Jeanette Stewart, who plays keyboards, bass and sings vocals has been with the band since 2007.

A few years ago, she had a chance to perform at the E.A. Rawlinson Centre with another act but said she ended up “chickening out.” This is something she said she regrets, and is ready to make right.

Stewart said music festivals come as a welcome change from their usual scene.

“We spend a lot of time performing in like the, ‘dingy rock club’ and whenever we can play an outdoor festival on a big stage it’s such a treat because it’s so much fun; it’s just a different energy,” said Stewart.

The band has been touring up a storm recently with their new album Burnt Black Cards.

Their first album with the label Culvert Music, released May 11 of this year, was produced by Jace Lasek of the Besnard Lakes.

“We’re really happy with how it turned out. I think he just kind of took it all to the next level and made it all make sense for us,” said Stewart. “It’s kind of a commentary on social problems of the day and also, it’s just like, straight up really noisy rock music.”

Stay Still, track four on the album, is one that Stewart says she’s most connected to. Her vocals lead the song and it’s one she penned, that just happened to fit the theme of the album.

“I just imagine the apocalypse coming and living in Saskatchewan because it’s the only safe place on earth,” she said.
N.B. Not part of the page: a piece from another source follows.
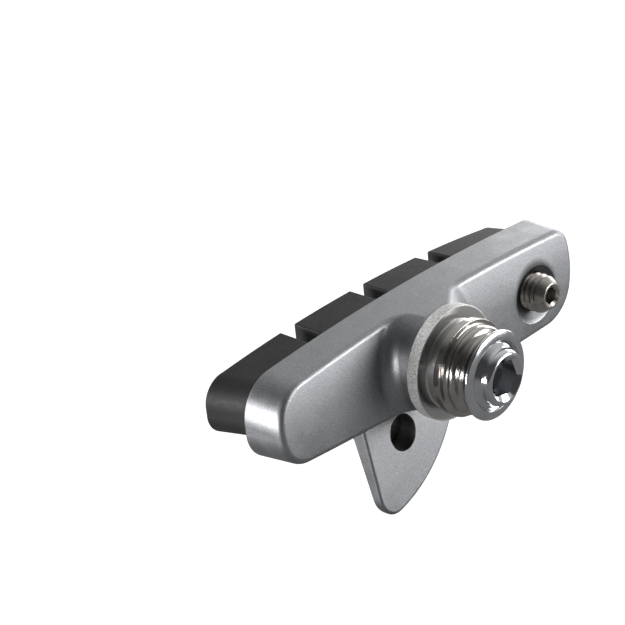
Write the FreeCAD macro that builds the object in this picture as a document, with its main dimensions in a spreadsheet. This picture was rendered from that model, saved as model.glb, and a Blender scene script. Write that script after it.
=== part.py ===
import FreeCAD, Part
import Sketcher
import math
import os
import sys

# Road calliper brake shoe: an open-ended cast holder, a rubber block that slides into it,
# a grub screw that keeps the block in, a wheel guide fin with a screw in its boss, and the
# ball and cup washers with the socket-head bolt that clamp the shoe to the brake arm.
#
# Frame, in millimetres: +X runs along the shoe to its open end, +Y points at the rim, +Z up.
# The origin is on the bolt's axis, at the face of the cup washer that the brake arm bears on.
# Each body is drawn from the washer seat on the holder and then placed in that frame.

os.makedirs("parts", exist_ok=True)
doc = FreeCAD.newDocument("brake_shoe")
sheet = doc.addObject("Spreadsheet::Sheet", "sizes")

SIZES = [
    # holder casting
    ("nose_reach", 25.05, "from the bolt axis to the holder's closed end"),
    ("tail_reach", 29.1, "from the bolt axis to the holder's open end"),
    ("tail_bow", 1.4, "how far the open end is bowed outwards"),
    ("tail_lean", 1.8, "how much further out the open end's upper corner stands"),
    ("lip_plane", 8.1, "from the washer seat to the holder's rim lip"),
    ("nose_top", 4.95, "height of the top edge at the closed end"),
    ("tail_top", 6.2, "height of the top edge at the open end"),
    ("top_arc", 295.0, "radius of the arched top edge"),
    ("nose_drop", 4.7, "depth of the bottom edge at the closed end"),
    ("tail_drop", 6.2, "depth of the bottom edge at the open end"),
    ("bottom_arc", 450.0, "radius of the bottom edge"),
    ("nose_round_top", 5.0, "upper corner radius of the closed end"),
    ("nose_round_low", 4.1, "lower corner radius of the closed end"),
    ("tail_round_top", 2.5, "upper corner radius of the open end"),
    ("tail_round_low", 5.4, "lower corner radius of the open end"),
    ("side_draft", 4.0, "draft of the holder's sides, degrees"),
    ("back_round", 0.8, "radius along the holder's back edges"),
    ("lip_round", 0.25, "rounding of the rim lip's outer edge"),
    # back of the holder
    ("crown_radius", 50.0, "radius of the crowned back"),
    ("tail_rise", 1.9, "from the washer seat to the crown towards the open end"),
    ("tail_crown", 2.7, "crown line towards the open end, below the bolt axis"),
    ("nose_rise", 2.25, "from the washer seat to the crown towards the closed end"),
    ("nose_crown", 5.0, "crown line towards the closed end, below the bolt axis"),
    ("seat_radius", 6.35, "radius of the washer seat"),
    ("nose_slope", 8.0, "slope of the boss's side towards the closed end, degrees"),
    ("tail_slope", 40.0, "slope of the boss's side towards the open end, degrees"),
    ("nose_blend", 1.8, "blend of the boss into the back towards the closed end"),
    ("tail_blend", 3.0, "blend of the boss into the back towards the open end"),
    # channel in the holder
    ("rim_wall", 1.3, "wall of the rim round the block"),
    ("end_wall", 1.4, "wall at the closed end"),
    ("recess_depth", 1.2, "depth of the shallow recess that takes the block's base"),
    ("lip_thick", 0.8, "thickness of the retaining lips"),
    ("rail_depth", 1.5, "depth of the slot behind the lips"),
    ("mouth_half", 3.4, "half width between the lips"),
    ("slot_half", 4.2, "half width of the slot behind the lips"),
    ("slide_gap", 0.15, "sliding clearance of the block in the channel"),
    # rubber block
    ("block_plane", 15.0, "from the washer seat to the contact face"),
    ("base_top", 9.0, "from the washer seat to the top of the block's base"),
    ("step_in", 0.45, "step from the base to the blocks"),
    ("face_inset", 0.55, "contact face's end, inside the holder's closed end"),
    ("base_overhang", 0.2, "block's base, beyond the holder's open end"),
    ("face_overhang", 1.1, "contact face's end, beyond the holder's open end"),
    ("base_round", 1.6, "corner radius of the base at the open end"),
    ("face_top", 3.55, "height of the contact face at its ends"),
    ("face_arc", 204.0, "radius of the contact face's arched edge"),
    ("face_drop", 4.25, "depth of the contact face at the open end"),
    ("face_nose_drop", 3.7, "depth of the contact face at the closed end"),
    ("face_low_arc", 900.0, "radius of the contact face's lower edge"),
    ("face_round", 3.3, "corner radius of the contact face"),
    ("rubber_round", 0.2, "rounding of the block's edges"),
    ("groove_width", 2.3, "width of the water grooves"),
    ("groove_floor", 9.4, "from the washer seat to the floor of the grooves"),
    ("groove_middle", 2.2, "centre of the middle groove"),
    ("groove_pitch", 12.35, "spacing of the grooves"),
    # wheel guide fin
    ("fin_sink", 4.6, "level up to which the fin's root runs into the holder"),
    ("fin_round", 0.4, "rounding of the fin's edges"),
    ("fin_curve", 19.5, "radius of the fin's long curved edge"),
    ("tip_round", 2.5, "radius of the fin's tip"),
    ("fin_left", 10.1, "fin edge towards the closed end"),
    ("fin_right", 7.4, "fin root towards the open end"),
    ("fin_drop", 17.9, "depth of the fin's tip below the bolt axis"),
    ("fin_front", 4.6, "fin front face at its root, from the washer seat"),
    ("fin_lean", 2.9, "how far the tip stands forward of the root"),
    ("fin_root", 2.5, "thickness of the fin at its root"),
    ("fin_edge", 1.2, "thickness of the fin at its tip"),
    ("guide_x", -3.9, "fin boss centre along X"),
    ("guide_z", -9.1, "fin boss centre in height"),
    ("guide_radius", 2.95, "outer radius of the fin boss"),
    ("guide_end", 9.6, "fin boss end, from the washer seat"),
    # screws
    ("stop_radius", 2.5, "radius of the block stop screw"),
    ("pin_radius", 2.2, "radius of the screw in the fin boss"),
    ("thread_gap", 0.04, "clearance of a screw in its tapped hole"),
    ("stop_inset", 8.15, "block stop screw, from the holder's open end"),
    ("stop_z", -0.1, "block stop screw in height"),
    ("stop_proud", 2.4, "how far the stop screw stands out of the back"),
    ("stop_socket", 2.0, "hex socket of the stop screw, across flats"),
    ("stop_point", 1.0, "cone at the stop screw's outer end"),
    ("dish_radius", 4.2, "radius of the dish round the stop screw"),
    ("dish_depth", 0.9, "depth of that dish"),
    # bolt and washers
    ("bolt_radius", 3.0, "radius of the bolt's shank"),
    ("washer_gap", 0.35, "clearance of the washers on the shank"),
    ("ball_radius", 8.5, "radius of the ball face of the seat washer"),
    ("seat_back", 6.1, "back radius of the seat washer"),
    ("seat_rim", 7.0, "rim radius of the seat washer"),
    ("seat_thick", 2.0, "height of the seat washer's rim"),
    ("cup_rim", 5.9, "rim radius of the cup washer"),
    ("cup_top", 6.6, "from the washer seat to the cup washer's face"),
    ("cup_face", 4.5, "radius of the cup washer's face"),
    ("neck_radius", 4.3, "radius of the bolt's neck"),
    ("flange_radius", 5.4, "radius of the bolt's flange"),
    ("flange_front", 8.25, "from the washer seat to the flange's front edge"),
    ("flange_edge", 0.45, "thickness of the flange's edge"),
    ("head_foot", 4.2, "radius where the hollow at the foot of the bolt's head begins"),
    ("head_hollow", 0.85, "radius of that hollow"),
    ("head_round", 0.4, "rounding of the head's rim"),
    ("head_top", 9.6, "from the washer seat to the head's face"),
    ("key_mouth", 2.75, "radius of the lead-in cone of the bolt's socket"),
    ("key_flats", 4.0, "hex socket of the bolt, across flats"),
    ("key_depth", 3.4, "depth of the bolt's hex socket"),
    ("bolt_reach", 4.4, "how far the shank enters the holder"),
]
for row, (alias, value, note) in enumerate(SIZES, start=1):
    sheet.set("A%d" % row, note)
    sheet.set("B%d" % row, str(value))
    sheet.setAlias("B%d" % row, alias)
doc.recompute()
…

She said her major ‘pinch me’ moment was performing at the Saskatoon Jazz Festival at the beginning of the month.

“It was sort of just like a dream, because I’ve seen so many bands on that stage and been to so many amazing concerts that actually playing it was like, the most surreal day. It was really beautiful,” said Stewart.

As far as the band’s near future goes, Stewart said they’re hoping to lockdown some studio time in August. Later in the month, they’ll be playing a festival on Toronto Island called Camp Wavelength, sans Stewart.

McShane said they don’t have certain expectations for their musical careers, but as long as people will listen, they’ll keep playing.

“It’s a really fantastic thing that the festival is happening and I hope people come out and support it and enjoy themselves,” said McShane.

“At the end of the day, we just keep liking playing music.”